Janusz Korczak „uważał, że dzieci powinny znać prawdę o państwie, polityce, człowieku, o całej złożonej rzeczywistości, o tym, że życie jest piękne i trudne jednocześnie, a szczęścia nie przynoszą władza, bogactwo ani zaszczyty, tylko zdolność trwania przy najważniejszych wartościach, przezwyciężanie trudności i zagrożeń, odważne stawianie czoła nieprzyjaciołom, gotowość narażenia własnego dobra, zdrowia i życia dla obrony innych. Tego Janusz Korczak wymagał od siebie i w takie cechy wyposażył swojego bohatera” – Króla Maciusia Pierwszego. – przekonuje Grzegorz Leszczyński. „Uważał, że dzieci powinny tworzyć własne społeczeństwo tak, jak dorośli.”

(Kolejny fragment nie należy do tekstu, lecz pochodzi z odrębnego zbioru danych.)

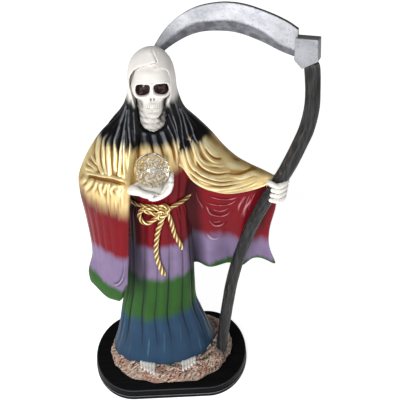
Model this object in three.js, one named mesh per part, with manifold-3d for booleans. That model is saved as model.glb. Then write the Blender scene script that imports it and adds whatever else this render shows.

„Korczakowska triada – samodzielność, opanowanie i władanie – to kwintesencja nowoczesnej edukacji obywatelskiej. Młody człowiek, by stawać się obywatelem, potrzebuje samodzielności, nie może działać na rozkaz czy ze strachu. Nauczyciele i rodzice muszą stwarzać sytuacje, w których może dokonywać wyborów, decydować, w co jest gotów się zaangażować.” – pisze Alicja Pacewicz. „Takich możliwości powinno być dużo: autentyczne wybory do samorządu klasowego, wybór tematu projektu czy sposobu uczenia się (…)”.
Wystawa będzie czynna do 1 lipca 2019 roku. Zachęcamy do odwiedzenia Muzeum POLIN.